En 2008, vous entrez à Sciences-Po, qui ouvre alors ses portes aux sportifs de haut niveau. Quel a été le déclic ?
J’avais la certitude que je reprendrais mes études. En même temps, j’étais hésitante. Sciences-Po, quand on vient d’un quartier populaire, on en entend parler de très loin et on se dit que ce n’est pas pour nous. Lorsque je me suis retrouvée dans le bureau du recruteur, il m’a parlé d’une manière qui déclenche le oui, en piquant l’ego de la sportive. J’avais 28 ans. J’ai été frappée par l’aisance des jeunes élèves, pour qui tout avait toujours été facile. J’y ai aussi rencontré des professeurs extraordinaires. Je me dis que si tous les enfants pouvaient profiter des moyens matériels et humains dont bénéficient les étudiants de Sciences-Po, tout tournerait bien mieux.
Après « Danbé », vous avez écrit « N’ba », en hommage à votre mère, puis « Au nom de tous les tiens », adressé à votre fille. Qu’est-ce que ça veut dire pour vous, mettre des mots ?
Je souhaitais laisser une trace. Car le propre de ces sociétés occidentales, blanches, a été d’effacer les Noirs de la narration. J’ai voulu prendre le contre-pied. Donner d’autres perspectives aux enfants, pour leur rendre l’estime qu’ils portent aux leurs, à eux-mêmes. Leur dire, comme me répétait ma mère : « Tu n’es pas l’enfant de rien ni de personne. » Tu t’inscris dans une histoire, une filiation.
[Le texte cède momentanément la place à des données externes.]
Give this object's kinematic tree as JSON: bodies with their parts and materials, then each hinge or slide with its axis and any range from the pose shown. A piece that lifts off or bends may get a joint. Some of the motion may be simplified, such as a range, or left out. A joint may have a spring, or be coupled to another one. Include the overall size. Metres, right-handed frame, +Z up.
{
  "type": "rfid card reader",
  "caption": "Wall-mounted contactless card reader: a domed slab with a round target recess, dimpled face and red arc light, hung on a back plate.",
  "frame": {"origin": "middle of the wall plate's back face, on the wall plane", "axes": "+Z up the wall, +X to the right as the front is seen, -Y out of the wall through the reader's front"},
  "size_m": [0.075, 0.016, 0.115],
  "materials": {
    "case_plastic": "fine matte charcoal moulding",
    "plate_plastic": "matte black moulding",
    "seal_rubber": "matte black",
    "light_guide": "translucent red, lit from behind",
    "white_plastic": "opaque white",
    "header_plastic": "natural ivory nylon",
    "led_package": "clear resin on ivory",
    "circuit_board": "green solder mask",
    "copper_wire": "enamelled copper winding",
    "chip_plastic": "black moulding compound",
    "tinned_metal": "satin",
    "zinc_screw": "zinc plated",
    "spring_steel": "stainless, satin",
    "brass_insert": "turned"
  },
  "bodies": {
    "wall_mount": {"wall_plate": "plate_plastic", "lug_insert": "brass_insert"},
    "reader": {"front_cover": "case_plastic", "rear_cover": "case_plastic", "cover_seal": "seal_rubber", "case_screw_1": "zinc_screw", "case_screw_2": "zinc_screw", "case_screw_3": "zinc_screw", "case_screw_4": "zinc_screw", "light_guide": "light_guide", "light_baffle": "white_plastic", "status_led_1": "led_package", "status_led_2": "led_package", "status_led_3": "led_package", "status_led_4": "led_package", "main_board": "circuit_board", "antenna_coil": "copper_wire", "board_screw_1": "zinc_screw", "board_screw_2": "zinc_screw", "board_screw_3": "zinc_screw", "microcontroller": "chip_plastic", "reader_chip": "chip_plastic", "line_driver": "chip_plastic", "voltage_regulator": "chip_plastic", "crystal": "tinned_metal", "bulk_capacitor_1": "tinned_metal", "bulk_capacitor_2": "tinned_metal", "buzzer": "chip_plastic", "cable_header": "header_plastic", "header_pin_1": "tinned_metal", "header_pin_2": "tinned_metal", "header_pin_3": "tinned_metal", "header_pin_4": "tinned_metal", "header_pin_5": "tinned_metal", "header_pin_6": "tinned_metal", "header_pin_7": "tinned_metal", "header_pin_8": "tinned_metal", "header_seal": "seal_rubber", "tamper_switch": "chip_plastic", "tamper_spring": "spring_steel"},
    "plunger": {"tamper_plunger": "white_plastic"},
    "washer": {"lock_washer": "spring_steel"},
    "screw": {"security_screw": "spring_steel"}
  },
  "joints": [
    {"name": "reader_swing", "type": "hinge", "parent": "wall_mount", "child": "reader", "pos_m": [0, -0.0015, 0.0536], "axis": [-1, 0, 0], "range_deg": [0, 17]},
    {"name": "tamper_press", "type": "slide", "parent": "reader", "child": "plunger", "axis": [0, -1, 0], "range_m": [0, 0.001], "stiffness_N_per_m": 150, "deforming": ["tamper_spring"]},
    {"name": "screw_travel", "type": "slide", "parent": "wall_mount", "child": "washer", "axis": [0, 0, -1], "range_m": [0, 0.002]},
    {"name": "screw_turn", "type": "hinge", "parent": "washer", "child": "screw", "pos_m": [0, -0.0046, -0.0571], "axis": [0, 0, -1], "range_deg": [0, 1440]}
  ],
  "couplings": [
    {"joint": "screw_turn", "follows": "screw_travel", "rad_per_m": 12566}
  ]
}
Quel lien pouvez-vous faire entre l’écriture et la boxe ?
Je suis un être d’émotions, entière. « N’ba » et « Au nom de tous les tiens », je les ai écrits avec mes tripes, comme je boxe. Il faut que ça sorte car le chagrin, la rage me bouffent. Il y a urgence. La boxe est conçue comme un sport où l’on est censé canaliser. Mais non, la colère se transmet de génération en génération et il faut qu’elle s’exprime. Quand les jeunes pourront mettre des mots et comprendre les raisons de leur colère, ils n’auront plus besoin de casser. La balle est dans le camp des institutions. Cela fait des décennies qu’on leur explique et qu’ils n’entendent pas.
Avec Omar Sy, Zinedine Zidane et quelques autres, vous êtes souvent présentés comme symbole de la méritocratie. Quand on veut, on peut ?
C’est une approche très capitaliste : parce que vous avez performé, vous méritez. Il va falloir rompre avec ça, d’autant que nous ne partons pas tous du même niveau. Une fois de plus, on nous fait croire que nous sommes les seuls responsables de nos trajectoires. Ce qui annihile toute révolte. Pourtant, la colère est justifiée. Elle est saine. C’est une pulsion de vie. Elle dit : « On existe. Nous n’avons pas encore renoncé. Parce que vous ne nous en donnez pas le choix. » Quand nous aurons le droit d’être juste quelqu’un de normal, de médiocre, alors nous aurons vraiment atteint l’égalité.